With the barrier 230 disposed on the interior surface(s) of the housing 207, electrochemical and other reactions between the housing 207 and the electrolyte are greatly reduced or substantially eliminated. This is particularly significant at higher temperatures where a rate of chemical and other reactions is generally increased.

Referring now to FIG. 15, there is shown relative performance of the ultracapacitor 210 in comparison to an otherwise equivalent ultracapacitor. In FIG. 15A, leakage current is shown for a prior art embodiment of the ultracapacitor 210. In FIG. 15B, leakage current is shown for an equivalent ultracapacitor 210 that includes the barrier 230. In FIG. 15B, the ultracapacitor 210 is electrically equivalent to the ultracapacitor whose leakage current is shown in FIG. 15A. In both cases, the housing 207 was stainless steel, and the voltage supplied to the cell was 1.75 Volts, and electrolyte was not purified. Temperature was held a constant 150 degrees Celsius. Notably, the leakage current in FIG. 15B indicates a comparably lower initial value and no substantial increase over time while the leakage current in FIG. 15A indicates a comparably higher initial value as well as a substantial increase over time.

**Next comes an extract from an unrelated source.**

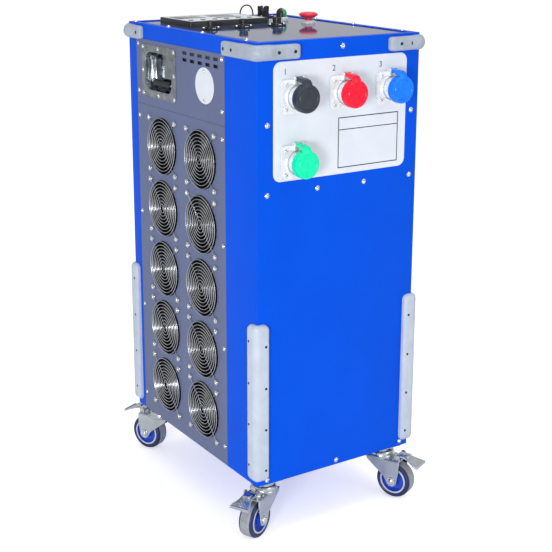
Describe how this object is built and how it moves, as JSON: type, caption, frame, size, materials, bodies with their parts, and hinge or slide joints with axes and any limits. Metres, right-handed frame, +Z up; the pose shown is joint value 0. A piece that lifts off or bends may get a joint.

Generally, the barrier 230 provides a suitable thickness of suitable materials between the energy storage cell 212 and the housing 207. The barrier 230 may include a homogeneous mixture, a heterogeneous mixture and/or at least one layer of materials. The barrier 230 may provide complete coverage (i.e., provide coverage over the interior surface area of the housing with the exception of electrode contacts) or partial coverage. In some embodiments, the barrier 230 is formed of multiple components. Consider, for example, the embodiment presented below and illustrated in FIG. 16.

Referring to FIG. 16, aspects of an additional embodiment are shown. In some embodiments, the energy storage cell 212 is deposited within an envelope 233. That is, the energy storage cell 212 has the barrier 230 disposed thereon, wrapped thereover, or otherwise applied to separate the energy storage cell 212 from the housing 207 once assembled. The envelope 233 may be applied well ahead of packaging the energy storage cell 212 into the housing 207. Therefore, use of an envelope 233 may present certain advantages, such as to manufacturers. (Note that the envelope 233 is shown as loosely disposed over the energy storage cell 212 for purposes of illustration).

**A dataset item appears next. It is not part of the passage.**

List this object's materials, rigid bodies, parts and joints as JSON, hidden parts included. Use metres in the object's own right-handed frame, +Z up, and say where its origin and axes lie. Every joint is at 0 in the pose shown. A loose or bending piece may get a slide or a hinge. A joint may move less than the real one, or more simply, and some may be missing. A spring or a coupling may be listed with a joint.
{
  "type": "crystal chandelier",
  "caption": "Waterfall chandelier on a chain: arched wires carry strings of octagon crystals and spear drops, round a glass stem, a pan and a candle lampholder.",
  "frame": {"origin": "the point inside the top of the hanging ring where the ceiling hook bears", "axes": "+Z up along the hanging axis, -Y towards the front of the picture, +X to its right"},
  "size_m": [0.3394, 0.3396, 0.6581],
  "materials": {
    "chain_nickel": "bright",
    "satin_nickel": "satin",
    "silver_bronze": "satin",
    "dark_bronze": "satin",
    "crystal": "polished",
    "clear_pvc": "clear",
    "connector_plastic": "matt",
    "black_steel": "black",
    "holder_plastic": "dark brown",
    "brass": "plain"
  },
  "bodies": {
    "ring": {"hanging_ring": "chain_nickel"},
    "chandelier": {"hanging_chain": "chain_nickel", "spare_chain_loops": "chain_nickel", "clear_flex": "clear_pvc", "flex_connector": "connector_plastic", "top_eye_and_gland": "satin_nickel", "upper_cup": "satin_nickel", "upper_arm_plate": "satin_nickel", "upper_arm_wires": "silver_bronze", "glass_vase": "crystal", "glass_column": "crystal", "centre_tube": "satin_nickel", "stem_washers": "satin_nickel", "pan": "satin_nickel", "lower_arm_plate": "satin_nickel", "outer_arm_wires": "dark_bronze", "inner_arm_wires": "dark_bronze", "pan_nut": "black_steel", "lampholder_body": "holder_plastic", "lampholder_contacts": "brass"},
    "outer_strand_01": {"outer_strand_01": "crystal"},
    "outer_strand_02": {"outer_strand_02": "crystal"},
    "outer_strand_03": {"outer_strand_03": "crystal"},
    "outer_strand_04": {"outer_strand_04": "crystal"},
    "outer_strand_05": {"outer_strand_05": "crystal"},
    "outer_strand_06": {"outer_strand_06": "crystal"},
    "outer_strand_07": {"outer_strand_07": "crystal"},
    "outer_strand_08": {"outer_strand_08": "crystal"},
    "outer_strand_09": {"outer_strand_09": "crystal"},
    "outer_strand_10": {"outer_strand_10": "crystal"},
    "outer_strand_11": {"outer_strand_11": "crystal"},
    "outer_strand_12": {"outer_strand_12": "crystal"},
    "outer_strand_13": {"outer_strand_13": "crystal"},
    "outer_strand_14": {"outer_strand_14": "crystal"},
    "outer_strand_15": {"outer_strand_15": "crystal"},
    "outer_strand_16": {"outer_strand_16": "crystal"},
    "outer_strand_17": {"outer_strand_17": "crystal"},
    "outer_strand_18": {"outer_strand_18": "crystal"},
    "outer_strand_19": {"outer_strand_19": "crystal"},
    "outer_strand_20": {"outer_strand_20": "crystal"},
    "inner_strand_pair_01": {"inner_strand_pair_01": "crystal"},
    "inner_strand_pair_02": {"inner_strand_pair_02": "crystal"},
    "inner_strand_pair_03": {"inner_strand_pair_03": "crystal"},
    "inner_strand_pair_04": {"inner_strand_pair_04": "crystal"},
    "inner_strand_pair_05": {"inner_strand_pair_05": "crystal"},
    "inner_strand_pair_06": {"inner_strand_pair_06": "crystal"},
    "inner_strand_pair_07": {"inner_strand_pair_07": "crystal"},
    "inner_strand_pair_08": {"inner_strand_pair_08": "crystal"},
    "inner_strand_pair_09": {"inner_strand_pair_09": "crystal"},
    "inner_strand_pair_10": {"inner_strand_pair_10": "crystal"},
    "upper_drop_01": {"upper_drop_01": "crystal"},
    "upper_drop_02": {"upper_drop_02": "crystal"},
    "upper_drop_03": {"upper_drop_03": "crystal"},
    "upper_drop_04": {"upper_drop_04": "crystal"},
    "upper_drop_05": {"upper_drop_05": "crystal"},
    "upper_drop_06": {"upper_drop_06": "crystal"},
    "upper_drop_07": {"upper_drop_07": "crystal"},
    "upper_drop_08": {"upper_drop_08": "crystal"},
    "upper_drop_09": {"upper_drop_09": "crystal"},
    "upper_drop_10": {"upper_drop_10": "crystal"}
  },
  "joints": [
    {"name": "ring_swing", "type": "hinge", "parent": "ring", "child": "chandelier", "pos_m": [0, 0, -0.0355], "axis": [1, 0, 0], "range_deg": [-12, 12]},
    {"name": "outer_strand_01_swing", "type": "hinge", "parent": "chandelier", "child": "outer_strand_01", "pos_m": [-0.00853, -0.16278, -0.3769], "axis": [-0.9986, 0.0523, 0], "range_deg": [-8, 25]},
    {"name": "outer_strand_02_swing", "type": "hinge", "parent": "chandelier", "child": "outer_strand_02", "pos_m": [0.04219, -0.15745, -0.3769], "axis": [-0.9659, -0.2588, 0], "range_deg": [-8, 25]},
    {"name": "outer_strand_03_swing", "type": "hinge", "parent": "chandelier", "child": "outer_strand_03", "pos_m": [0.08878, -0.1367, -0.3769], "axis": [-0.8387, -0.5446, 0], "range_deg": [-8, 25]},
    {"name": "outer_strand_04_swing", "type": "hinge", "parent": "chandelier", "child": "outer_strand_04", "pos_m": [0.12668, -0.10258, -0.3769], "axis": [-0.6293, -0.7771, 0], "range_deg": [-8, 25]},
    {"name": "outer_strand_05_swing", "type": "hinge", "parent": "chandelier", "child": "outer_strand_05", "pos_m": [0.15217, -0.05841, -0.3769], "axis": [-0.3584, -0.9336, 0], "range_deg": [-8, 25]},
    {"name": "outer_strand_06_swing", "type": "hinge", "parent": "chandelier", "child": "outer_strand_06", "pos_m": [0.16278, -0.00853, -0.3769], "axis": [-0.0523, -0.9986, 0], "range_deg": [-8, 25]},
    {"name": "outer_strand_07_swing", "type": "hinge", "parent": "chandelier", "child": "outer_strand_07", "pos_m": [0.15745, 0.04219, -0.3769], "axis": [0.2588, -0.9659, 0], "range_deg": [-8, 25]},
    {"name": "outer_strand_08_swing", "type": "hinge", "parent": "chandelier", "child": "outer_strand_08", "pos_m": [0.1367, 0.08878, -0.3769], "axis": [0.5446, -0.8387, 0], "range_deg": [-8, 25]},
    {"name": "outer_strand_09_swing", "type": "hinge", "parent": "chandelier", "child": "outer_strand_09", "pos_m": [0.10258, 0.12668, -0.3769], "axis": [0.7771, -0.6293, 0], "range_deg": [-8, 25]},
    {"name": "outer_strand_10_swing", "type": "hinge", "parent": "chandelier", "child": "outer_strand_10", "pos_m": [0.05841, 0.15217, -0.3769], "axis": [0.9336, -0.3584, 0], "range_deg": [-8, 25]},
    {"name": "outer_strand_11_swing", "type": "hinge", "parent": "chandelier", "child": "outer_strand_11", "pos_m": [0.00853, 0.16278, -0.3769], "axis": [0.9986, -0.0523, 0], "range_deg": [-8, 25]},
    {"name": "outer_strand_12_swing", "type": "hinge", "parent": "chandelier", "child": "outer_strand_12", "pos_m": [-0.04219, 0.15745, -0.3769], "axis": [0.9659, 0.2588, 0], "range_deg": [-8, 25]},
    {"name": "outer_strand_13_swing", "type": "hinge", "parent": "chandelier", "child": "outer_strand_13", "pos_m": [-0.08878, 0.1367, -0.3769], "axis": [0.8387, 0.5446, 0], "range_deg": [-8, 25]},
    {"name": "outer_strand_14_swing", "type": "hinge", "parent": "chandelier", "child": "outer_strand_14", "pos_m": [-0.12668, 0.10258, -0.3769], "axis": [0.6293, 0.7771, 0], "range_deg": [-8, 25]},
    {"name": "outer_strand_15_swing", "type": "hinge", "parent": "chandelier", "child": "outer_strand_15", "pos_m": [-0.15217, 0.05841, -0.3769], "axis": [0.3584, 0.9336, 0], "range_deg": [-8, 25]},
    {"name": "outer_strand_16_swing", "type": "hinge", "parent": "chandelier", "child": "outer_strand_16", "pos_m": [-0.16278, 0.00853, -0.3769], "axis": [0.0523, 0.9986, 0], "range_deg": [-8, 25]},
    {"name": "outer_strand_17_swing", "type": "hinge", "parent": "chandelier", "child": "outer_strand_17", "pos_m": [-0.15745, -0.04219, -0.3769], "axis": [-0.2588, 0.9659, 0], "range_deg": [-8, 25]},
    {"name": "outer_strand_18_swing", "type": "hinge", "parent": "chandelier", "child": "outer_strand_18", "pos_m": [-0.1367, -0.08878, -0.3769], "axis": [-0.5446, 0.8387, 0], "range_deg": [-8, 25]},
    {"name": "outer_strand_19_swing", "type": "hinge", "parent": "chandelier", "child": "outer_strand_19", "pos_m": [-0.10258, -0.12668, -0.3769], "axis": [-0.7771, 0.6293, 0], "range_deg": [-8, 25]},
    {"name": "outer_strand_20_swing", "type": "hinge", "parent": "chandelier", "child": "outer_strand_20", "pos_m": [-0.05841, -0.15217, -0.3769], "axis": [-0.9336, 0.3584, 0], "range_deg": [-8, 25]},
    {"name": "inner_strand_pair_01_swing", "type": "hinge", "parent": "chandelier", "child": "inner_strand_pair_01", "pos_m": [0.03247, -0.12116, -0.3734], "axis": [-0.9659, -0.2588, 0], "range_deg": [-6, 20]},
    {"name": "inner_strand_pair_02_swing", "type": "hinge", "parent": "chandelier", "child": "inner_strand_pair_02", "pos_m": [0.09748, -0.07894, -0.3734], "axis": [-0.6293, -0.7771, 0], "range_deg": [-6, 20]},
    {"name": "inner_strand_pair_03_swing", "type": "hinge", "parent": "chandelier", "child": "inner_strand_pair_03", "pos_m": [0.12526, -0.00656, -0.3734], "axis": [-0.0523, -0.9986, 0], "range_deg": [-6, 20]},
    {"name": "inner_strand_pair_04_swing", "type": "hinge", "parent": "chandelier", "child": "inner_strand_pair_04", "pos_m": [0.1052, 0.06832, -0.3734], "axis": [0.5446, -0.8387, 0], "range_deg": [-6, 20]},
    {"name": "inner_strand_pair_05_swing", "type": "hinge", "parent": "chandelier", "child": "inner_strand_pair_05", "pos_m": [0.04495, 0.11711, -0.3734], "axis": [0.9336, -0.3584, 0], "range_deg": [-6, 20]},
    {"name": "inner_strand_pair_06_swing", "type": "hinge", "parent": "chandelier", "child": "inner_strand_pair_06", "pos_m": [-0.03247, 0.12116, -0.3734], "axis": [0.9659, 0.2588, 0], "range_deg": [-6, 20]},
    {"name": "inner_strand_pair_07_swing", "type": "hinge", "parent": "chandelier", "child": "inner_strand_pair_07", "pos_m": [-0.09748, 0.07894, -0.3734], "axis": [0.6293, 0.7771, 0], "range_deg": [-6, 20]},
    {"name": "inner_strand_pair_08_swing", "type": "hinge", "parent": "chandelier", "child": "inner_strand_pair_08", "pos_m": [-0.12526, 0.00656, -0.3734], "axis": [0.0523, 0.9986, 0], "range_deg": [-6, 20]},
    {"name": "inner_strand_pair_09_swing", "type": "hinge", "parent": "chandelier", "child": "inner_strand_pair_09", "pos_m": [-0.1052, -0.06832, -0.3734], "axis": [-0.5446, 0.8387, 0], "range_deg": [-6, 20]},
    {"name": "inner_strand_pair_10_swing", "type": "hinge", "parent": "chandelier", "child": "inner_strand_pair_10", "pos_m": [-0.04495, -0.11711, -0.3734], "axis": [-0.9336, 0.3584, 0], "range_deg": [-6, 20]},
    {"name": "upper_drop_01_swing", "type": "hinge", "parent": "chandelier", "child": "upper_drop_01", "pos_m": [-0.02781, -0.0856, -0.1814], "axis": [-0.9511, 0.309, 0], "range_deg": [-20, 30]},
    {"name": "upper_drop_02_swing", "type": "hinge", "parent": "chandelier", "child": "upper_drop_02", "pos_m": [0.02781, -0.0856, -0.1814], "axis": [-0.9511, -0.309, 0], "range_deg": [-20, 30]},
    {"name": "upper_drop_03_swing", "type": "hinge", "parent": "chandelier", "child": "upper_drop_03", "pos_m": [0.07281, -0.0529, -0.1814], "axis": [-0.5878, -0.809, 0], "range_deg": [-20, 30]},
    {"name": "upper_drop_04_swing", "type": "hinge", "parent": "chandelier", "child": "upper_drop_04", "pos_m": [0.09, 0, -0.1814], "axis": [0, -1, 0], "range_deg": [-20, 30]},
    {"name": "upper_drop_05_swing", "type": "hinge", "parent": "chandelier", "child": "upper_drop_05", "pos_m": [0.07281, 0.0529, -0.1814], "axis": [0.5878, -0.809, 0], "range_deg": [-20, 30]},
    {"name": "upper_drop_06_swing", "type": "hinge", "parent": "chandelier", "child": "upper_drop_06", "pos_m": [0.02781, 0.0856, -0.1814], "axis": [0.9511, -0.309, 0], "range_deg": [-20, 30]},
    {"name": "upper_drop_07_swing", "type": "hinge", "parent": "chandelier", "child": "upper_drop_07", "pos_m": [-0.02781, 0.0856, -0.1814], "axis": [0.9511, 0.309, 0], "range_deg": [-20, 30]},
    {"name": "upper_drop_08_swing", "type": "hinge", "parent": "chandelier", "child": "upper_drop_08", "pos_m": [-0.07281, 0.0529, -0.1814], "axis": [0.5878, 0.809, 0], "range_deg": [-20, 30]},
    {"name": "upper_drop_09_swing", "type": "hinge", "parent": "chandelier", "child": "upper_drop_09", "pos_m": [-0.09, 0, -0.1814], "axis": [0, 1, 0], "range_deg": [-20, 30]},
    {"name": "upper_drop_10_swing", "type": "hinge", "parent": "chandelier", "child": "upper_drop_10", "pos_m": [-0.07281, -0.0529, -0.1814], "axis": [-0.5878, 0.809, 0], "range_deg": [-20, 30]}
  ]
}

In some embodiments, the envelope 233 is used in conjunction with the coating, wherein the coating is disposed over at least a portion of the interior surfaces. For example, in one embodiment, the coating is disposed within the interior of the housing 207 only in areas where the envelope 233 may be at least partially compromised (such as be a protruding terminal 208). Together, the envelope 233 and the coating form an efficient barrier 230.

Accordingly, incorporation of the barrier 230 may provide for an ultracapacitor that exhibits leakage current with comparatively low initial values and substantially slower increases in leakage current over time in view of the prior art. Significantly, the leakage current of the ultracapacitor remains at practical (i.e., desirably low) levels when the ultracapacitor is exposed to ambient temperatures for which prior art capacitors would exhibit prohibitively large initial values of leakage current and/or prohibitively rapid increases in leakage current over time.

As a matter of convention, the term “leakage current” generally refers to current drawn by the capacitor which is measured after a given period of time. This measurement is performed when the capacitor terminals are held at a substantially fixed potential difference (terminal voltage). When assessing leakage current, a typical period of time is seventy two (72) hours, although different periods may be used. It is noted that leakage current for prior art capacitors generally increases with increasing volume and surface area of the energy storage media and the attendant increase in the inner surface area of the housing. In general, an increasing leakage current is considered to be indicative of progressively increasing reaction rates within the ultracapacitor 210. Performance requirements for leakage current are generally defined by the environmental conditions prevalent in a particular application. For example, with regard to an ultracapacitor 210 having a volume of 20 mL, a practical limit on leakage current may fall below 100 mA.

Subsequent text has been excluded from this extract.